Sally Kornbluth: Your work has a big arts and crafts-y class kind of feel to it. Do you share your work on some level with them?

Skylar Tibbits: Yeah. My daughter thinks we are a toy store or a toy factory. She comes to my lab and thinks that we make toys. We make a lot of things that look like toys, that are fuzzy and fluffy and squishy and interesting shapes and colors and stuff. For the first time this past weekend, she said, "Papa, can we 3D print something?"

Sally Kornbluth: Fun. Fun.

Skylar Tibbits: She's starting to think that you can make something, so I'm super excited about that.

Sally Kornbluth: That's great.

Skylar Tibbits: Before that, it was more like, "Do you want to make this thing?" But now she's starting to ask me.

Sally Kornbluth: That's funny.

Skylar Tibbits: And she's on campus. She goes to daycare here. Both of them do.

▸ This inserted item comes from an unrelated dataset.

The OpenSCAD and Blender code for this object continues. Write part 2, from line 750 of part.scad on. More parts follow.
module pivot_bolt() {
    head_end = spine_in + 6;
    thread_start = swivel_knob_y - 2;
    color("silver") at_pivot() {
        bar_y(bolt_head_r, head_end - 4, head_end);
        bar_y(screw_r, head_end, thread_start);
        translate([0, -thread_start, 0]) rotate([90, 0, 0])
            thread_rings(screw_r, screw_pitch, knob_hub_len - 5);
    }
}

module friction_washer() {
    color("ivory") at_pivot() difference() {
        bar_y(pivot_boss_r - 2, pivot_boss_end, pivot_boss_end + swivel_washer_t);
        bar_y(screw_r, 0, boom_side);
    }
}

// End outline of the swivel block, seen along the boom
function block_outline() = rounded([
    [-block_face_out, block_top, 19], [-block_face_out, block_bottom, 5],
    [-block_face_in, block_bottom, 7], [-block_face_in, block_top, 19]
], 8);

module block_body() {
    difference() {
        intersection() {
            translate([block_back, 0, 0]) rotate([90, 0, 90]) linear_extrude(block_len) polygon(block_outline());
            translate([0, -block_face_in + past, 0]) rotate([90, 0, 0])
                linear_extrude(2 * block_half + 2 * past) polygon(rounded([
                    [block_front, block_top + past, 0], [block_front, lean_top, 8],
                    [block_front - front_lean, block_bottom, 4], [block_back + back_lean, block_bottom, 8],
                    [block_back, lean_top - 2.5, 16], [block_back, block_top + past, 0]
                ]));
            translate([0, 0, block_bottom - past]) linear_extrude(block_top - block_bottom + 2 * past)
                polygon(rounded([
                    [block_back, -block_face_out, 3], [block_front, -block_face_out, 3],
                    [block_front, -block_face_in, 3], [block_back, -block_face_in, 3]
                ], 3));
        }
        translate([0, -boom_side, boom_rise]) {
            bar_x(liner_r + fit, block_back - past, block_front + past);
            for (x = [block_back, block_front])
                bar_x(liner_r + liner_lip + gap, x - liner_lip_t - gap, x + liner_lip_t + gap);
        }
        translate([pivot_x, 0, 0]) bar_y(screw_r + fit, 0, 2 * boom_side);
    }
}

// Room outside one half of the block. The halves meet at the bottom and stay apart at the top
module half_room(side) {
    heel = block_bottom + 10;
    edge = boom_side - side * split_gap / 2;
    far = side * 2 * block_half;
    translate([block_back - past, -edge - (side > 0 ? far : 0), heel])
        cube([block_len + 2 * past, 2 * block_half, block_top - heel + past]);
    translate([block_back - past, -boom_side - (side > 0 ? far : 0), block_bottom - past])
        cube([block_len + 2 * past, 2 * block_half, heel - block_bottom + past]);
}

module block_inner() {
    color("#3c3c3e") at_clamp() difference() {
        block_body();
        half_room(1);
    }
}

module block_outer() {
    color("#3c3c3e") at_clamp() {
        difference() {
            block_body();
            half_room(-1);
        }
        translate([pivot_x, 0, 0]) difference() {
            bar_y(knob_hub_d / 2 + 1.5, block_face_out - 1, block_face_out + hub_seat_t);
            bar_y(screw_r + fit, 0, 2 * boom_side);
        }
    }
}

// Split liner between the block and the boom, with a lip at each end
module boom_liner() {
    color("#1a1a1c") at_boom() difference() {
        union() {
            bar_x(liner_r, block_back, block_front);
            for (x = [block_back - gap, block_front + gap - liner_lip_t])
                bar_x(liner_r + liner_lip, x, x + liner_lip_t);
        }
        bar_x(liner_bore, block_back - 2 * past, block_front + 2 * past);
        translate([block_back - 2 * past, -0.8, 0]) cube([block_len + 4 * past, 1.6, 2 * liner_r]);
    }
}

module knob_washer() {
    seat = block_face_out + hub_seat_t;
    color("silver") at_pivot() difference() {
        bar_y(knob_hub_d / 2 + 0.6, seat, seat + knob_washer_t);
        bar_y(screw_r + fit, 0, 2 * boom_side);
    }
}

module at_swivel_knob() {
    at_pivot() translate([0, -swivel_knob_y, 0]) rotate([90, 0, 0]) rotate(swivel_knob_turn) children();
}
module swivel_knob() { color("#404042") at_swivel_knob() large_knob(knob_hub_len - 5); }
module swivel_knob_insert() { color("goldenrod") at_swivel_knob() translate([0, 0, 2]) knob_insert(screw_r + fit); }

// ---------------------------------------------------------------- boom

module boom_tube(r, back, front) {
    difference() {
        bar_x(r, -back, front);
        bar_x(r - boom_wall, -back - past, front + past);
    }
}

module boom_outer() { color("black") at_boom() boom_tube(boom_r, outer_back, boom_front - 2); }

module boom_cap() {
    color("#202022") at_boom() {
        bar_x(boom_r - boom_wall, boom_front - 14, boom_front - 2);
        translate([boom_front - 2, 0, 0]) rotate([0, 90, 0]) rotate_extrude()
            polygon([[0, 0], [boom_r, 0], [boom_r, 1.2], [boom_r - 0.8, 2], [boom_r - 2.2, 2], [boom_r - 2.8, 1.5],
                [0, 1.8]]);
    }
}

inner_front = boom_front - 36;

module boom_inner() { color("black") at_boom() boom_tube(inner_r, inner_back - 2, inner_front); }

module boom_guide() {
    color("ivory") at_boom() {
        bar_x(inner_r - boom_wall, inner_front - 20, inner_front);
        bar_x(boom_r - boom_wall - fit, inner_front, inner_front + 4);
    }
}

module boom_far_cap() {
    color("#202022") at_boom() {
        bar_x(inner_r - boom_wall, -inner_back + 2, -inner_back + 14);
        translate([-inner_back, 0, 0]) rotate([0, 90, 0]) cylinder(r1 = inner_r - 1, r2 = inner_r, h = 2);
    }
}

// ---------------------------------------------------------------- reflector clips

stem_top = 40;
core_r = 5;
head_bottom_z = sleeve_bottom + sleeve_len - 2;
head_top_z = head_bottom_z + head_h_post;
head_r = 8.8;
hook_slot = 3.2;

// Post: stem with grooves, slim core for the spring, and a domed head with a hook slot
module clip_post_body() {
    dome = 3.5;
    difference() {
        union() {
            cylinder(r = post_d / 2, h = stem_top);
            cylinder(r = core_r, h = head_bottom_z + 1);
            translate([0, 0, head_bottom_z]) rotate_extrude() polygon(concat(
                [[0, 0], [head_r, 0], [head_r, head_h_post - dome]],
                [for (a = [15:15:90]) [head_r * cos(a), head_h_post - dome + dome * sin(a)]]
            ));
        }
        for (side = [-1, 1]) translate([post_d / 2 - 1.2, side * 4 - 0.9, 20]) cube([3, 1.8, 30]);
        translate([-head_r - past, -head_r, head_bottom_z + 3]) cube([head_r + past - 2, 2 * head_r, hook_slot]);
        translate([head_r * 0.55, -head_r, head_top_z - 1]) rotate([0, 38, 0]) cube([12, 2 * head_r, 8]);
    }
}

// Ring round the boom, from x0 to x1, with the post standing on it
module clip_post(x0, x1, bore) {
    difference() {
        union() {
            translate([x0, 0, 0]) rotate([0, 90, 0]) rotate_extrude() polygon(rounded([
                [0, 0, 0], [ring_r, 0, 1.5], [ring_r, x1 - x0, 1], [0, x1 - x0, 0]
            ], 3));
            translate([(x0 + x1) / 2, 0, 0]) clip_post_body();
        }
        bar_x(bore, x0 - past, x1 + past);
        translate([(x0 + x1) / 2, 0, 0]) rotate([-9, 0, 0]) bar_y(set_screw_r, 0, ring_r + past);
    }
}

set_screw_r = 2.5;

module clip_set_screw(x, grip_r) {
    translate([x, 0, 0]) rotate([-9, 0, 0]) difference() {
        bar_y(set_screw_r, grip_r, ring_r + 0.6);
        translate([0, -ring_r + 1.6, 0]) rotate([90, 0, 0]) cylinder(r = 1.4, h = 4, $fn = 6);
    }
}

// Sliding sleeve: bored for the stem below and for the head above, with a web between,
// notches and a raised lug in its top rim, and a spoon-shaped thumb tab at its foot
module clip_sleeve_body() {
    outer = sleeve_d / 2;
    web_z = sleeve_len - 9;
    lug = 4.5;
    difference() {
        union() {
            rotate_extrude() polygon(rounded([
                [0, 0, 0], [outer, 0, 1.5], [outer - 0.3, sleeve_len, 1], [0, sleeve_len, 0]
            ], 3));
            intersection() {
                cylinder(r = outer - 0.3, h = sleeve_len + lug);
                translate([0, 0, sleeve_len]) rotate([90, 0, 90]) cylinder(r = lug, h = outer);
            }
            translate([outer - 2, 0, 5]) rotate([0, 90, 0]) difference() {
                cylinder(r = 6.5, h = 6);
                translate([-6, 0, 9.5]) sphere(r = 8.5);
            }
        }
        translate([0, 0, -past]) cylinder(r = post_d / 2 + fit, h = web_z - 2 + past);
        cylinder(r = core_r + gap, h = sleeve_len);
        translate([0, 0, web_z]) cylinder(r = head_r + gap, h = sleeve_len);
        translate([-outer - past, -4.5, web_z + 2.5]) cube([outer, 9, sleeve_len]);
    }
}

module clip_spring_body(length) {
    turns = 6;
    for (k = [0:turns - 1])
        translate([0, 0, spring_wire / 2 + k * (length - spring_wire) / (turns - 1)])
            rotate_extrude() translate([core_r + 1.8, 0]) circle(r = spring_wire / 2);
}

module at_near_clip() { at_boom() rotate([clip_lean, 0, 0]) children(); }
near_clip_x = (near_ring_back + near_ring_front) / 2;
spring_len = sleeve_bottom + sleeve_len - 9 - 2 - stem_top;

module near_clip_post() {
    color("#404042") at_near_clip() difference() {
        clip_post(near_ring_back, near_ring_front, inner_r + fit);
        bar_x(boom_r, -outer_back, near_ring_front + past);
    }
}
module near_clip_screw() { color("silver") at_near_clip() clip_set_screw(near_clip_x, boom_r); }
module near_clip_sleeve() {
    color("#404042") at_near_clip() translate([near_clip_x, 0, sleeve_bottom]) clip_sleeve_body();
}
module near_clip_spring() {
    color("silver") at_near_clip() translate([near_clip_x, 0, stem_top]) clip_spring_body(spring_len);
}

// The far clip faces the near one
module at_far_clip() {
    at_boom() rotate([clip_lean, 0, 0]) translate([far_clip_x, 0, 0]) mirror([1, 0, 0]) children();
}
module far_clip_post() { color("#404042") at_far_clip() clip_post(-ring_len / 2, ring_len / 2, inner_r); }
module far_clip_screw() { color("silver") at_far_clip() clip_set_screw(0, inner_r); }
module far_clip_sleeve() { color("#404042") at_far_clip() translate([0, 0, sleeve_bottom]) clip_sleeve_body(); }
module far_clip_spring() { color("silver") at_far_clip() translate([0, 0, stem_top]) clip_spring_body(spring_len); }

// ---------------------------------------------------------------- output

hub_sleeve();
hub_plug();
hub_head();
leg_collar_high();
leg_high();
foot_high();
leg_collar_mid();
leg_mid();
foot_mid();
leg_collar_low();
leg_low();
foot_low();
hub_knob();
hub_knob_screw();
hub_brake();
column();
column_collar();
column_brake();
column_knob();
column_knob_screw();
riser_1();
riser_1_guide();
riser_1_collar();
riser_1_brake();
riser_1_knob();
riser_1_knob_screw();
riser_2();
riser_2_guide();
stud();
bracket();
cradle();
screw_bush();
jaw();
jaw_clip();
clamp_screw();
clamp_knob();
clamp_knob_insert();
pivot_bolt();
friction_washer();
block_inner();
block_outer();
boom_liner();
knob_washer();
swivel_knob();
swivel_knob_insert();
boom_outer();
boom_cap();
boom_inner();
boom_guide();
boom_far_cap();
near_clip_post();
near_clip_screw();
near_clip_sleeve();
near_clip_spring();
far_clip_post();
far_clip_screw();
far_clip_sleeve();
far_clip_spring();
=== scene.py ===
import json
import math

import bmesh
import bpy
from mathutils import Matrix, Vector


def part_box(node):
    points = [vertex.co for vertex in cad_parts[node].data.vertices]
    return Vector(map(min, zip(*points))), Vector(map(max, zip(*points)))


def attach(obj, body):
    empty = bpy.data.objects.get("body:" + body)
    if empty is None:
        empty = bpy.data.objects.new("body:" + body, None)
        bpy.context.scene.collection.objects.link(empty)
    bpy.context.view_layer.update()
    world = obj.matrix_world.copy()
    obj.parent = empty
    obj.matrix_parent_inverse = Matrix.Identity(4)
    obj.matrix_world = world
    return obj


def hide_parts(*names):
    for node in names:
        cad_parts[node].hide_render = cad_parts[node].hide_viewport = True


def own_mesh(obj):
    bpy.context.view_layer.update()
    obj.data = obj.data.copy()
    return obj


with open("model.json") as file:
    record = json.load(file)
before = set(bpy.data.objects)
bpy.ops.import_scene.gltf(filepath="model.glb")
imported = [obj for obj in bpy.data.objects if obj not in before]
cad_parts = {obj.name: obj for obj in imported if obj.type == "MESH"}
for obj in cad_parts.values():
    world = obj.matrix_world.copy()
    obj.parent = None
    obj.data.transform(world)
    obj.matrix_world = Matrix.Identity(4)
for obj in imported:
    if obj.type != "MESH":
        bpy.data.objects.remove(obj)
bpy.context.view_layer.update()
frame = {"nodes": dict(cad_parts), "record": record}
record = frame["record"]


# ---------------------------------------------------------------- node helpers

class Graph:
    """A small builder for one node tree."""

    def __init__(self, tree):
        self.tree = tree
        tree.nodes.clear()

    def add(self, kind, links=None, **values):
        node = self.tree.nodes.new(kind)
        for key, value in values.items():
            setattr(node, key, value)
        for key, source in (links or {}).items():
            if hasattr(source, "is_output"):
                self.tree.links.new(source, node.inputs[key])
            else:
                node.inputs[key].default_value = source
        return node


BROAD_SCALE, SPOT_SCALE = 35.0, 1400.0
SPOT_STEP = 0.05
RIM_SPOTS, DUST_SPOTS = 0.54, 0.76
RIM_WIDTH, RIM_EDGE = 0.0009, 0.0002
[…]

Once a week, I try to take her out for lunch and we just explore campus. We wander through the tunnels.

Sally Kornbluth: That's terrific.

Skylar Tibbits: We went to the Glass Lab. We wander into makerspaces. I'm hoping some of that creative, technical part of MIT, the curiosity starts to come through, but we'll see.

Sally Kornbluth: It's so funny how these things get internalized by your kids. My son is a PhD student at MIT, but I think both for his childhood and many of my friends who were scientists, I think kids just thought having a lab was sort of a rite of passage. You would reach a certain age and you would acquire a lab. It's just sort of ...

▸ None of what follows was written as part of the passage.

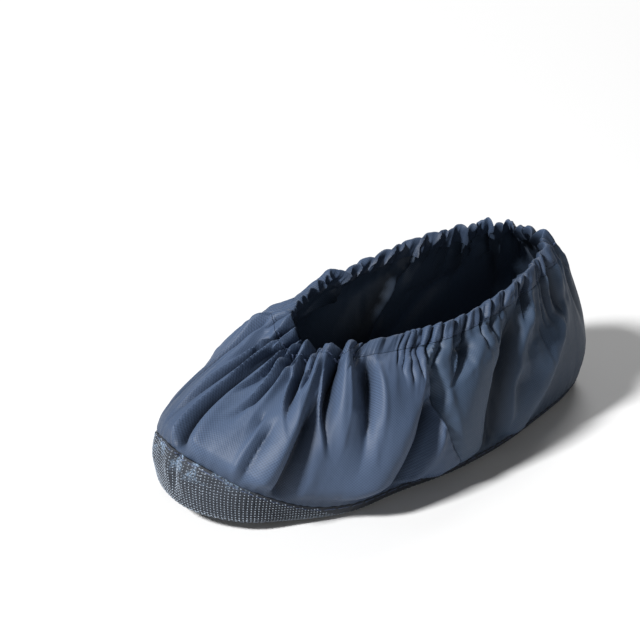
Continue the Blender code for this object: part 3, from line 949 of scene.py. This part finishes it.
# %% [markdown]
# ## Stitches
#
# The seams are sewn with a lockstitch: short lengths of thread with tiny gaps between them.
# One stitch is a stretched sphere, and a row of them is set along each seam.

# %% Stitch rows
STITCH_GAP = 0.0012
STITCH_FLATNESS = 0.7
BELOW_SEAM = 0.0016
ABOVE_SEAM = 0.0014
SOLE_STITCH = (0.0032, 0.0008)
CASING_STITCH = (0.0024, 0.0004)


def stitch(length, thread):
    """One stitch: a small sphere stretched along X."""
    shape = bmesh.new()
    bmesh.ops.create_uvsphere(shape, u_segments=8, v_segments=6, radius=0.5)
    turn = Matrix.Rotation(np.pi / 2, 4, "Y")
    scale = Matrix.Diagonal((length, thread, STITCH_FLATNESS * thread, 1.0))
    bmesh.ops.transform(shape, verts=shape.verts[:], matrix=scale @ turn)
    return shape


def stitch_row(name, line, size):
    """Stitches of a length and thickness along a line of points and normals, evenly spaced."""
    points, normals = line
    length, thread = size
    runs = np.linalg.norm(np.diff(points, axis=0), axis=1)
    along = np.concatenate([[0.0], np.cumsum(runs)])
    count = int(along[-1] / (length + STITCH_GAP))
    ends = np.linspace(0.0, along[-1], count + 1)
    at = (ends[:-1] + ends[1:]) / 2
    middle, up, before, after = (
        np.stack([np.interp(at + far, along, part[:, axis]) for axis in range(3)], axis=-1)
        for part, far in ((points, 0.0), (normals, 0.0), (points, -length / 2), (points, length / 2))
    )
    up /= np.linalg.norm(up, axis=-1, keepdims=True)
    return scattered(name, stitch(length, thread), middle, turns_for(up, after - before))


# %% Lines of thread
def sole_seam_line():
    """Along the sole's rim, just below the seam."""
    around = np.linspace(0.0, 1.0, 2401)
    below = 1.0 - np.minimum(BELOW_SEAM, 0.4 * rim_length(around)) / rim_length(around)
    height = below * rim_length(around) / section_length(around)
    normal = wall_normal(around, height)
    return wall_point(around, height) + normal * rim_relief(around, below)[:, None], normal


def casing_seam_line():
    """Along the casing's lower edge."""
    around = np.linspace(0.0, 1.0, 4801)
    height = 1.0 - (CASING_HEIGHT - ABOVE_SEAM) / section_length(around)
    normal = wall_normal(around, height)
    tuck = CASING_TUCK * TUCK_DEPTH * np.exp(-((ABOVE_SEAM / TUCK_REACH) ** 2))
    return cloth_point(around, height) - normal * tuck, normal


sole_stitches = stitch_row("sole_stitches", sole_seam_line(), SOLE_STITCH)
casing_stitches = stitch_row("casing_stitches", casing_seam_line(), CASING_STITCH)

# %% [markdown]
# ## Cloth materials
#
# Navy nylon has a soft satin gloss, a fine weave, and slightly uneven colour where it has
# rubbed. The weave is drawn on the flat cloth's own coordinates, the creases on the object's.
# Valleys are tinted darker by their relief, as painted shade, because little light is thrown between
# the folds, and ridges a little lighter, as painted light.

# %% Material tools
def new_material(name, colour, roughness):
    """A material with a Principled BSDF, and its node tree."""
    material = bpy.data.materials.new(name)
    material.use_nodes = True
    shader = material.node_tree.nodes["Principled BSDF"]
    shader.inputs["Base Color"].default_value = (*colour, 1.0)
    shader.inputs["Roughness"].default_value = roughness
    return material, material.node_tree, shader


def add_node(tree, kind, values=(), **settings):
    """A node with its settings and the values of its named inputs."""
    node = tree.nodes.new(kind)
    for key, value in settings.items():
        setattr(node, key, value)
    for key, value in values:
        node.inputs[key].default_value = value
    return node


def calculated(tree, operation, first, second=None):
    """A Math node on two sockets or numbers."""
    node = tree.nodes.new("ShaderNodeMath")
    node.operation = operation
    for socket, value in zip(node.inputs, (first, second)):
        if isinstance(value, bpy.types.NodeSocket):
            tree.links.new(value, socket)
        elif value is not None:
            socket.default_value = value
    return node.outputs["Value"]


def ranged(tree, socket, low, high, first=0.0, last=1.0):
    """The socket's value, from first where it is low to last where it is high."""
    node = tree.nodes.new("ShaderNodeMapRange")
    for name, value in (("From Min", low), ("From Max", high), ("To Min", first), ("To Max", last)):
        node.inputs[name].default_value = value
    tree.links.new(socket, node.inputs["Value"])
    return node.outputs["Result"]


# %% Noise, blends and bumps
def noise(tree, scale, detail, roughness=0.5):
    """Noise on the object's coordinates."""
    place = add_node(tree, "ShaderNodeTexCoord")
    values = [("Scale", scale), ("Detail", detail), ("Roughness", roughness)]
    texture = add_node(tree, "ShaderNodeTexNoise", values)
    tree.links.new(place.outputs["Object"], texture.inputs["Vector"])
    return texture.outputs["Fac"]


def blended(tree, share, low, high):
    """Colour at the socket's share of the way from low to high."""
    tint = add_node(tree, "ShaderNodeMix", data_type="RGBA")
    tint.inputs["A"].default_value = (*low, 1.0)
    tint.inputs["B"].default_value = (*high, 1.0)
    tree.links.new(share, tint.inputs["Factor"])
    return tint.outputs["Result"]


def bumped(tree, height, strength, distance):
    """A Bump node on the height."""
    bump = add_node(tree, "ShaderNodeBump", [("Strength", strength), ("Distance", distance)])
    tree.links.new(height, bump.inputs["Height"])
    return bump


def flat_place(tree):
    """The flat cloth's two coordinates, in metres."""
    flat = add_node(tree, "ShaderNodeUVMap", uv_map="cloth")
    split = add_node(tree, "ShaderNodeSeparateXYZ")
    tree.links.new(flat.outputs["UV"], split.inputs["Vector"])
    return split.outputs["X"], split.outputs["Y"]


def weave_height(tree, pitch):
    """Over-and-under height of a plain weave on the cloth's flat coordinates, 0 to 1."""
    turns = [calculated(tree, "MULTIPLY", way, 2 * np.pi / pitch) for way in flat_place(tree)]
    product = calculated(tree, "MULTIPLY", *(calculated(tree, "SINE", turn) for turn in turns))
    return calculated(tree, "MULTIPLY_ADD", product, 0.5)


# %% [markdown]
# ## Nylon
#
# One function makes the three tones of the upper; the heel's darker tone is painted shade, for the
# heel side that turns away from the key light. The weave is mixed into colour and bump, because
# threads this fine would take millions of faces.

# %% Nylon
WEAVE_PITCH = 0.0015
SHADED_RELIEF = (-0.0040, 0.0035)
SHADE_RANGE = (0.42, 1.15)
WEAVE_TINT = 1.1
NYLON_ROUGHNESS = 0.54


def nylon(name, colour, rubbed):
    """Thin woven nylon: satin, with a weave, fine creases and a little wear, with painted shade in
    the valleys and a little painted light on the ridges.
    """
    material, tree, shader = new_material(name, colour, NYLON_ROUGHNESS)
    tint = blended(tree, noise(tree, 22.0, 5.0, 0.6), colour, rubbed)
    weave_lift = weave_height(tree, WEAVE_PITCH)
    threads = calculated(tree, "SUBTRACT", weave_lift, 0.5)
    seen = calculated(tree, "MULTIPLY", threads, noise(tree, 30.0, 2.0))
    lift = calculated(tree, "ADD", calculated(tree, "MULTIPLY", seen, WEAVE_TINT), 1.0)
    # Painted shade: the relief darkens the colour in the valleys and lightens it a little on the
    # ridges.
    depth = add_node(tree, "ShaderNodeAttribute", attribute_name="relief")
    painted_fold_shade = ranged(tree, depth.outputs["Fac"], *SHADED_RELIEF, *SHADE_RANGE)
    lift = calculated(tree, "MULTIPLY", lift, painted_fold_shade)
    woven = add_node(tree, "ShaderNodeVectorMath", operation="SCALE")
    tree.links.new(tint, woven.inputs["Vector"])
    tree.links.new(lift, woven.inputs["Scale"])
    tree.links.new(woven.outputs["Vector"], shader.inputs["Base Color"])
    crumple = bumped(tree, noise(tree, 160.0, 4.0, 0.55), 0.35, 0.0010)
    weave = bumped(tree, weave_lift, 0.30, 0.0002)
    tree.links.new(crumple.outputs["Normal"], weave.inputs["Normal"])
    tree.links.new(weave.outputs["Normal"], shader.inputs["Normal"])
    shader.inputs["Sheen Weight"].default_value = 0.04
    shader.inputs["Specular IOR Level"].default_value = 0.22
    shader.inputs["Sheen Roughness"].default_value = 0.45
    shader.inputs["Sheen Tint"].default_value = (0.55, 0.66, 0.85, 1.0)
    return material


front_nylon = nylon("navy_nylon_front", (0.031, 0.048, 0.086), (0.042, 0.063, 0.106))
# Darker colours for the heel: painted shade of the heel side, which turns away from the key light.
heel_nylon_painted_shade = nylon("navy_nylon_heel_painted_shade", (0.026, 0.042, 0.072), (0.035, 0.055, 0.090))
casing_nylon = nylon("navy_nylon_casing", (0.028, 0.044, 0.080), (0.038, 0.058, 0.098))

# %% [markdown]
# ## Sole cloth, rubber and thread
#
# The sole's cloth is rougher and nearly black, and pale patches show below the toe seam: partly worn
# fibres, partly painted sheen. Noise through a narrow range gives such patches without an image
# texture.

# %% Sole cloth, rubber and thread
FRINGE_FROM = 0.026
FRINGE_TO = 0.036
SOLE_WEAVE_PITCH = 0.0012
SOLE_COLOUR = (0.012, 0.016, 0.024)
# Pale colour of the patches by the toe seam: partly worn fibres, partly painted sheen.
PALE_FIBRE_AND_SHEEN_COLOUR = (0.17, 0.25, 0.36)


def sole_fabric():
    """Heavier, duller cloth with a coarse weave, and pale patches by the toe seam: partly worn
    fibres, partly painted sheen.
    """
    material, tree, shader = new_material("sole_fabric", SOLE_COLOUR, 0.80)
    near_seam = ranged(tree, flat_place(tree)[1], FRINGE_FROM, FRINGE_TO)
    patch = ranged(tree, noise(tree, 85.0, 2.0), 0.50, 0.58)
    fibre = ranged(tree, noise(tree, 900.0, 2.0), 0.42, 0.60)
    share = calculated(tree, "MULTIPLY", calculated(tree, "MULTIPLY", near_seam, patch), fibre)
    tint = blended(tree, share, SOLE_COLOUR, PALE_FIBRE_AND_SHEEN_COLOUR)
    tree.links.new(tint, shader.inputs["Base Color"])
    weave = bumped(tree, weave_height(tree, SOLE_WEAVE_PITCH), 0.5, 0.0003)
    tree.links.new(weave.outputs["Normal"], shader.inputs["Normal"])
    return material


def speckled(name, colour, roughness, texture, low, high):
    """Plain stuff with darker and paler specks: grain and detail of its noise, two colours."""
    material, tree, shader = new_material(name, colour, roughness)
    tree.links.new(blended(tree, noise(tree, *texture), low, high), shader.inputs["Base Color"])
    return material


sole_stuff = sole_fabric()
rubber = speckled(
    "dot_rubber", (0.30, 0.33, 0.36), 0.55, (60.0, 3.0), (0.08, 0.10, 0.13), (0.36, 0.42, 0.50),
)
thread = speckled(
    "navy_thread", (0.030, 0.045, 0.090), 0.60, (1400.0, 2.0), (0.014, 0.022, 0.048),
    (0.060, 0.088, 0.165),
)

# %% [markdown]
# ## Onto the frame
#
# Each piece rides on the one body, stands for the node it dresses, and takes its own material.

# %% Ride, replace, finish
for item, stuff in (
    (front_cloth, front_nylon), (heel_cloth, heel_nylon_painted_shade), (casing, casing_nylon),
    (sole_cloth, sole_stuff), (tread_dots, rubber), (rim_dots, rubber),
    (sole_stitches, thread), (casing_stitches, thread),
):
    item.data.materials.append(stuff)
    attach(item, "root")
for item, node in (
    (front_cloth, "front_upper"), (heel_cloth, "heel_upper"),
    (casing, "elastic_collar"), (sole_cloth, "sole"),
):
    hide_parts(node)

# %% [markdown]
# ## Sheets of cloth
#
# Each piece was cut flat before it was sewn, and the cuts can't be seen.

# %% [markdown]
# ## Studio
#
# A pale floor, a strong light high in front of the toe, a weak one from the outer side, a
# soft one on the floor behind, and a camera that looks down at the outer side of the toe, as
# a shop photograph does.

# %% Floor and lights
FLOOR_SIZE = 12.0
WORLD_LIGHT = 0.10


def add_floor():
    """Pale floor under the dots of the tread."""
    shape = bmesh.new()
    bmesh.ops.create_grid(shape, x_segments=1, y_segments=1, size=FLOOR_SIZE / 2)
    bmesh.ops.translate(shape, verts=shape.verts[:], vec=(0.0, 0.0, -DOT_RISE))
    floor = finished("floor", shape)
    floor.data.materials.append(new_material("pale_floor", (0.64, 0.64, 0.64), 0.8)[0])


def add_light(name, place, size, power, aim=(0.0, 0.0, 0.05)):
    """A square area light that faces the aim."""
    lamp = bpy.data.lights.new(name, "AREA")
    lamp.shape = "SQUARE"
    lamp.size = size
    lamp.energy = power
    item = bpy.data.objects.new(name, lamp)
    item.location = place
    item.rotation_euler = (Vector(aim) - Vector(place)).to_track_quat("-Z", "Y").to_euler()
    bpy.context.collection.objects.link(item)


add_floor()
add_light("key", (-0.30, -3.02, 2.80), 0.60, 335.0)
add_light("fill", (1.9, -1.0, 0.9), 0.8, 7.0)
add_light("back", (-1.6, 2.2, 2.2), 1.5, 60.0, (-1.5, 1.6, 0.0))
world = bpy.data.worlds.new("studio")
world.use_nodes = True
sky = world.node_tree.nodes["Background"]
sky.inputs["Color"].default_value = (1.0, 1.0, 1.0, 1.0)
sky.inputs["Strength"].default_value = WORLD_LIGHT
bpy.context.scene.world = world
bpy.context.scene.view_settings.view_transform = "Standard"

# %% [markdown]
# ## Camera
#
# It stands as in a shop photograph, low over the outer side of the toe. The aim is off the
# middle, so that the overshoe sits in the picture as it does there.

# %% Camera
CAMERA_TURN = np.radians(48.60)
CAMERA_RISE = np.radians(24.82)
CAMERA_DISTANCE = 1.2174
CAMERA_LENS = 105.72
CAMERA_AIM = np.array((-0.0877, 0.0253, 0.0400)) + PLACE

back = np.array((
    np.sin(CAMERA_TURN) * np.cos(CAMERA_RISE),
    -np.cos(CAMERA_TURN) * np.cos(CAMERA_RISE),
    np.sin(CAMERA_RISE),
))
lens = bpy.data.cameras.new("camera")
lens.lens = CAMERA_LENS
lens.sensor_width = 36.0
camera = bpy.data.objects.new("camera", lens)
camera.location = CAMERA_AIM + back * CAMERA_DISTANCE
camera.rotation_euler = Vector(back).to_track_quat("Z", "Y").to_euler()
bpy.context.collection.objects.link(camera)
bpy.context.scene.camera = camera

Skylar Tibbits: Everyone's got a lab.

Sally Kornbluth: That's what everybody does.

Skylar Tibbits: Exactly.

Sally Kornbluth: Some of them stay that course and some of them do something different, but you're definitely influenced by your parents' professions.

Skylar Tibbits: I had two psychologist parents, so I went the complete opposite direction than that.

Sally Kornbluth: There you go. There you go. Well, my mom was an opera singer.

Skylar Tibbits: Wow.

Sally Kornbluth: The farthest I went with that was acapella singing in college. You have to actually have the talent to be an opera singer, which was certainly an impediment. 

You have young children at home. You have the pressures of co-directing a lab, teaching, managing your undergraduate programs. You have a huge amount on your plate. I find coming up with new ideas actually requires some mental space. When do you have creative time? How do you think about it? Do you go running? Do you carve out time to think carefully about things? I'm just curious.

Skylar Tibbits: One is the plane. Traveling and the plane has become a really good space for that. Just stare out the window. You can't move for however many hours.

Sally Kornbluth: You don't sign up for the internet.

Skylar Tibbits: Exactly. Your battery only lasts so long. My mind starts to wander and you just start to imagine and things start to connect. That has historically been a really great place for that. I come back from trips with a million new ideas and come into the lab.

But the other thing is that I just have an amazing lab full of amazing people. Super creative, talented. And if anything at this point, I set the vision and do fundraising and management, but they have way more talent than I ever did. Just hanging out with them, especially during IEP or the summers and I can spend a lot of time in the lab. Hanging out with them is super inspiring. And it's like, "We should do this. You guys did this together." A lot of ideas are generated from that. Just bouncing ideas off the people in the lab. But my own quiet time is either the shower or the drive or whatever. Or the plane was a really good one.

Sally Kornbluth: To me, the most fun thing about having a lab was just what you're saying, which is seeing the excitement, looking at the ideas, looking across the scope of the lab and thinking about novel combinations. Just harnessing that creativity and excitement of the collective is so fun.

Skylar Tibbits: Especially our undergrads. We have research scientists that are amazing, PhDs, master students that are super talented, super passionate, but our undergrads come from all across MIT. Everything from brain and cog to computer science and materials design. Everything you can imagine. There's just something different about their excitement, their knowledge. There's something really enjoyable about that energy in the lab. And if you combine that with this deep skill and creativity that the upper-level experienced researchers have, pretty awesome things emerge.

Sally Kornbluth: I think that captures extremely well the magic of MIT. Brilliant people, interdisciplinarity, and what you can get magically when you throw people together.

Skylar Tibbits: And I've always thought about the grad versus undergrad culture as two very different things. When they work together, it's super powerful, but the undergrads are just pure brilliance and energy. Creativity and technical expertise. The grads, and I say this for myself, we worked hard and proved ourselves, but maybe aren't just the most purely brilliant XYZ. We really worked hard and have gotten somewhere because of that, but when you combine those two, that's super powerful.

Sally Kornbluth: There's also the pressures. You're looking for a particular career outcome when you're a graduate student or a postdoc. You have some freedom to explore, but there's a little pragmatic thing ringing in your head. So it is nice to have this unconstrained, "What would be the most cool thing to do?"

Skylar Tibbits: And sometimes the brilliance of not being the expert or having knowledge in some other domain that inspires the people that are deeply knowledgeable in that.

Sally Kornbluth: Right. You're not constrained by what you know. That's interesting. Well, I've really enjoyed our conversation. This is an area that I have not gotten a lot of a chance to think about before, so I really enjoyed that. And I'm sure our audience is going to feel exactly the same way. So let me just thank you again ...

Skylar Tibbits: A pleasure.

Sally Kornbluth: ... And say to our audience, thank you for listening to Curiosity Unbounded. I very much hope you'll join us again. I'm Sally Kornbluth. Stay curious.